▶ [OBJECTIVE] Return the lines from the one that contains "panel_screws();" through the one that contains "points = [vertex.co", both included, exactly as written and with nothing added.

▶ [INFORMATION GIVEN]
+ + +

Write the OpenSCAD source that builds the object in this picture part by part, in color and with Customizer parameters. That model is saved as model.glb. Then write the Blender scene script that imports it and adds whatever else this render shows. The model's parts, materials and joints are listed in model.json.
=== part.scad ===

+ + +

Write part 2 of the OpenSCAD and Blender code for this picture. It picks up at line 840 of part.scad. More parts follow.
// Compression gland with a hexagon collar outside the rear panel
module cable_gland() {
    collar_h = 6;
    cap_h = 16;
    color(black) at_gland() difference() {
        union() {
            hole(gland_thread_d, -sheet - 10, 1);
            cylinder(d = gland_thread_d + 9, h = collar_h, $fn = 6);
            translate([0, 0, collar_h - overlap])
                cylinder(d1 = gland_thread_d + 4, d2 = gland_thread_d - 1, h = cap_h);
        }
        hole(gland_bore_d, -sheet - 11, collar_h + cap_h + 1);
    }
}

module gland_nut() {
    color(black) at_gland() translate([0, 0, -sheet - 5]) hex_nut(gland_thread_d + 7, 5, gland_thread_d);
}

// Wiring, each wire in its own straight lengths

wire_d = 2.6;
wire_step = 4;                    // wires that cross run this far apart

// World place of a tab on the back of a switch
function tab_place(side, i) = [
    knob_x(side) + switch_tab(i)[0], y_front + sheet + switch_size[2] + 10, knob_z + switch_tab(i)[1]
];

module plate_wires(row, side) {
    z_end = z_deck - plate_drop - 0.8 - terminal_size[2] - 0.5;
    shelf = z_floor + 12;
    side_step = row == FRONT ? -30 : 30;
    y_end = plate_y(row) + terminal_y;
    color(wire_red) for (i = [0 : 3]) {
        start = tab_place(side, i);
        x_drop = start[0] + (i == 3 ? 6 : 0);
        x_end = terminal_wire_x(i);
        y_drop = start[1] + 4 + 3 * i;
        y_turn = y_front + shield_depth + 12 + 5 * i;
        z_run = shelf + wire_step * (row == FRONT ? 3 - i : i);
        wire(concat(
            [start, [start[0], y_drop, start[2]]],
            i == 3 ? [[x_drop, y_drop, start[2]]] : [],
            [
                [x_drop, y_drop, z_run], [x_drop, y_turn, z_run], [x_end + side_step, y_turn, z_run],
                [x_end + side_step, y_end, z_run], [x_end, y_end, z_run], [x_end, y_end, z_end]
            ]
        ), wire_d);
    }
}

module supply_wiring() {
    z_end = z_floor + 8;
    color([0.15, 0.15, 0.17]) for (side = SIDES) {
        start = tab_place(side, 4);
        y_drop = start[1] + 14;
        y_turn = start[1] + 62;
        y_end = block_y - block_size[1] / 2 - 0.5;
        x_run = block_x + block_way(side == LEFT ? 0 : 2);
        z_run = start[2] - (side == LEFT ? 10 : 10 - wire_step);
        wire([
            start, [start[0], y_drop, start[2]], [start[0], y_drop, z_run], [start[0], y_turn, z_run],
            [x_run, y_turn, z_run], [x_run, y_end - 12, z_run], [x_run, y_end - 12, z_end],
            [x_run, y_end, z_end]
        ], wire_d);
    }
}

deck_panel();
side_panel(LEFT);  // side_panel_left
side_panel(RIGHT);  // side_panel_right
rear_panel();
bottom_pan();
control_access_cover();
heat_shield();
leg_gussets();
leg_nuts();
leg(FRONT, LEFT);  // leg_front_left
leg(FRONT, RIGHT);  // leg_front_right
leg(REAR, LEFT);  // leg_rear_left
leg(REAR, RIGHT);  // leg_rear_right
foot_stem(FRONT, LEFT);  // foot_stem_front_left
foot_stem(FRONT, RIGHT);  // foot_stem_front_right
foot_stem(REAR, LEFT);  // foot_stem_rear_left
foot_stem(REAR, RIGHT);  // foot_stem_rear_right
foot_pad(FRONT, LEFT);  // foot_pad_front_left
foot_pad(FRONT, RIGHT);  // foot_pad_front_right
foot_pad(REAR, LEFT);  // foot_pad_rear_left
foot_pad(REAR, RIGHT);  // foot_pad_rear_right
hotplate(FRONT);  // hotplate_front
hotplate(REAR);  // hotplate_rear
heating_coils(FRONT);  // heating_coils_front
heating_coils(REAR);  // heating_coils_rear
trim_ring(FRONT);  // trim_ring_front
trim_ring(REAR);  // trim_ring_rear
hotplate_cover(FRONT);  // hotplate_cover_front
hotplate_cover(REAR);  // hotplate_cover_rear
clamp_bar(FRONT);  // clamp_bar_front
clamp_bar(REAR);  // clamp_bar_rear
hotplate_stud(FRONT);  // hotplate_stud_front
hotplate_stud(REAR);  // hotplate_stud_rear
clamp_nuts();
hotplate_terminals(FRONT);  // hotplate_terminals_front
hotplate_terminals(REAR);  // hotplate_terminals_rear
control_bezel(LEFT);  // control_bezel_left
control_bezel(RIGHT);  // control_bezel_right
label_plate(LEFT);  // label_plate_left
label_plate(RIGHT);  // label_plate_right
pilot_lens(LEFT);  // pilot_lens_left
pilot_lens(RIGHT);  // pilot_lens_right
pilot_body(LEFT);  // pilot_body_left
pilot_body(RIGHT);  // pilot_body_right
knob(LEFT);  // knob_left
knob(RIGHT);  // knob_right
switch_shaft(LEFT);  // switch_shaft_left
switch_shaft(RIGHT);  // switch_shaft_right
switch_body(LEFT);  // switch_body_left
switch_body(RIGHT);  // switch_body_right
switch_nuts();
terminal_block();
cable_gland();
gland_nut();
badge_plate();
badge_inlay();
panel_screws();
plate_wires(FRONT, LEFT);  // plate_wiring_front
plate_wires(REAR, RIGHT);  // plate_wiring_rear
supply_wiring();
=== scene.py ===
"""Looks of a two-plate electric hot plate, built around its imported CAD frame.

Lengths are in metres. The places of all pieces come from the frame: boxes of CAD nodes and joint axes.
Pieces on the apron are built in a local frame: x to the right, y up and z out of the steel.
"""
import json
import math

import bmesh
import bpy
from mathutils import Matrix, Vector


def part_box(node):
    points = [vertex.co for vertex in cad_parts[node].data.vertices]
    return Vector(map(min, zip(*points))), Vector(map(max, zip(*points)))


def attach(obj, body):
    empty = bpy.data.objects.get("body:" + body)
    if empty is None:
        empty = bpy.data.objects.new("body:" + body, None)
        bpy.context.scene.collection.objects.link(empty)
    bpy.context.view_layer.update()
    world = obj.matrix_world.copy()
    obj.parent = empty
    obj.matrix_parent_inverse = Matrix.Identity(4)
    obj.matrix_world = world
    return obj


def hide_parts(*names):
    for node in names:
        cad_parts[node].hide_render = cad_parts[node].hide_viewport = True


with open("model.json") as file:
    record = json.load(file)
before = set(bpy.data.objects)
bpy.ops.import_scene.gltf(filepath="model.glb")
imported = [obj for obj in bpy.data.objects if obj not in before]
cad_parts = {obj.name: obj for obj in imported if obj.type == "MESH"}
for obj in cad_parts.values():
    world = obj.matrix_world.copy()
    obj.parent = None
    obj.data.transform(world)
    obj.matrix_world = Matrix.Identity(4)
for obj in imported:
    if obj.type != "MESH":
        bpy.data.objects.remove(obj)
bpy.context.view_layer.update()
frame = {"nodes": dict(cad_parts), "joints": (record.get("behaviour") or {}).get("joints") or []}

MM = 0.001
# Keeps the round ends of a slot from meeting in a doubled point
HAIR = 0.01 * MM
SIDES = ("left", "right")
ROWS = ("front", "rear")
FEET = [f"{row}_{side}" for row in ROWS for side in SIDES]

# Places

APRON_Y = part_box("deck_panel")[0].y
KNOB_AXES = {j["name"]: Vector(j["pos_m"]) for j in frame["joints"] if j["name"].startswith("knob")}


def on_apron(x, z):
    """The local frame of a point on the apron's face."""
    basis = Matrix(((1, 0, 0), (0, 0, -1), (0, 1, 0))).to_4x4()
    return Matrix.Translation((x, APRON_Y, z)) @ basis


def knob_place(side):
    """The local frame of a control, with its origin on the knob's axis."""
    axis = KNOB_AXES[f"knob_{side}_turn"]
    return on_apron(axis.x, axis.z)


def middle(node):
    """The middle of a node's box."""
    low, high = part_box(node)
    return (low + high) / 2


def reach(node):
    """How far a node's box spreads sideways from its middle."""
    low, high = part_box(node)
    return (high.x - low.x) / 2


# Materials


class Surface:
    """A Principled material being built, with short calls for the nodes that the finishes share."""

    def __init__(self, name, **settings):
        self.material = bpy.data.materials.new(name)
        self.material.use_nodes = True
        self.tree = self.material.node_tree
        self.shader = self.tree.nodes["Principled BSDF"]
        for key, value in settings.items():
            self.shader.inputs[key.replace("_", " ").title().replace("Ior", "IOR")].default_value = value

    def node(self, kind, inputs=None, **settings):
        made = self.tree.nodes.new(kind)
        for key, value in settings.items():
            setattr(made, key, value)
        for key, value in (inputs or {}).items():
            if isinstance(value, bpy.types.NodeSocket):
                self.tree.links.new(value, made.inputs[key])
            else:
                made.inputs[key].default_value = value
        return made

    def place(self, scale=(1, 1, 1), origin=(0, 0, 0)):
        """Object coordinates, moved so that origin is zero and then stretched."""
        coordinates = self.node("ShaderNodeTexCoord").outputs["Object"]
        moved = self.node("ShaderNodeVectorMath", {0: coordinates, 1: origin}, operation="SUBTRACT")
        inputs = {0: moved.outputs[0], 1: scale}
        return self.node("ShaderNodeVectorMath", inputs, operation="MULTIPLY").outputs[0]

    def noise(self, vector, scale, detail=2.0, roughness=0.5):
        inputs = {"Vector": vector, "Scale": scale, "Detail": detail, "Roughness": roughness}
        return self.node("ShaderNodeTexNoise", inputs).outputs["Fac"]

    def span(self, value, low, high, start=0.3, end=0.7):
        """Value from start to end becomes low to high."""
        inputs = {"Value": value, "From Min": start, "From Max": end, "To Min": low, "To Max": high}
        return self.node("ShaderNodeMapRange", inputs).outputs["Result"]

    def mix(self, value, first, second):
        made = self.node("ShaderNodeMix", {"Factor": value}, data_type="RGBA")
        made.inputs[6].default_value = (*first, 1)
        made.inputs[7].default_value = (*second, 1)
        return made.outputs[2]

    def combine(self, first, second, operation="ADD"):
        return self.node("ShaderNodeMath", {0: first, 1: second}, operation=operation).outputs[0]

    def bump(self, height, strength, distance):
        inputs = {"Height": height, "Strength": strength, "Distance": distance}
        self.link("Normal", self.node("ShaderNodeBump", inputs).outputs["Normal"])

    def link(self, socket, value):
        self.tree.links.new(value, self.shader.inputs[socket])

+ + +

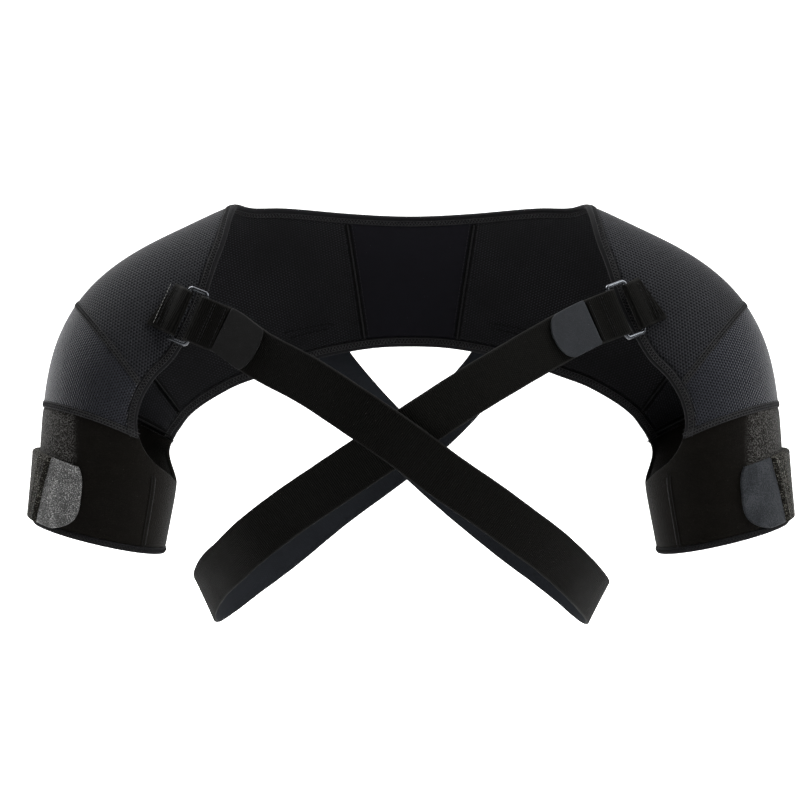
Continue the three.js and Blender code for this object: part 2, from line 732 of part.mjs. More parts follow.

+ + +

▶ [CORRECT RESULT]
panel_screws();
plate_wires(FRONT, LEFT);  // plate_wiring_front
plate_wires(REAR, RIGHT);  // plate_wiring_rear
supply_wiring();
=== scene.py ===
"""Looks of a two-plate electric hot plate, built around its imported CAD frame.

Lengths are in metres. The places of all pieces come from the frame: boxes of CAD nodes and joint axes.
Pieces on the apron are built in a local frame: x to the right, y up and z out of the steel.
"""
import json
import math

import bmesh
import bpy
from mathutils import Matrix, Vector


def part_box(node):
    points = [vertex.co for vertex in cad_parts[node].data.vertices]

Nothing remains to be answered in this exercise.